OK, so next up is something truly abysmal. I have my good friend Patrick to thank for the double CD compilation of the best of Holland's premier comedy rap act Def Rhymz which is called De Allergoeiste. There's one particular video that Def Rhymz made in which he's a security guard at a museum who can't stop some crazy kids having a party and so joins in and the sight of Def getting down a grandma is top quality stuff. Anyway, his dancehall-lite comedy hip hop is absolutely appalling and Def himself seems to represent a remarkably offensive stereotype of a leering, eye-rolling black man. I don't know if supposed to be highly ironic or something but it's utterly bizarre that this stuff exists. Still at least he's better than Holland's other top class rap act, the hugely inappropriately monikered Brainpower.
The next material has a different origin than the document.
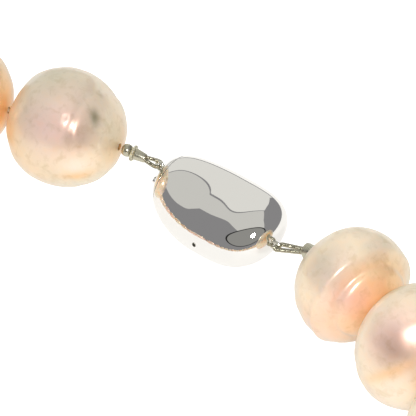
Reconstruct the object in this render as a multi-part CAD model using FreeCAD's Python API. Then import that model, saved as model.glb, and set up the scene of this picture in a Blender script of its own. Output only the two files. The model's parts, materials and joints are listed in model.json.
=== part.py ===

Death metal merchants Deicide have made a bunch of half decent thrash albums but they're all basically exactly the same so all anyone needs is the Best Of Deicide: 1990-2001 (2003). Twenty tracks of pummelling, blistering death metal which, bearing in mind they're American, is surprisingly good. The difficulty is the astonishing lack of variety, and as one song passes into the next you feel a bit like you're listening to a single 60-minute work. The whole record is a load of nonsense of course but that goes with the territory when you're talking about death metal (frontman Glen Benton has an upside-down cross literally branded on his forehead) so it's not really a problem. The thing is it's all pretty convincing and it's easy to be a bit lily-livered making these kind of records and Deicide go all out.

De La Soul's 3 Feet High and Rising (1989) really is a great album isn't it? It really is. Everybody loves it and with good reason - it's ace. Everybody knows it by heart so I'm not going to say anything else about it.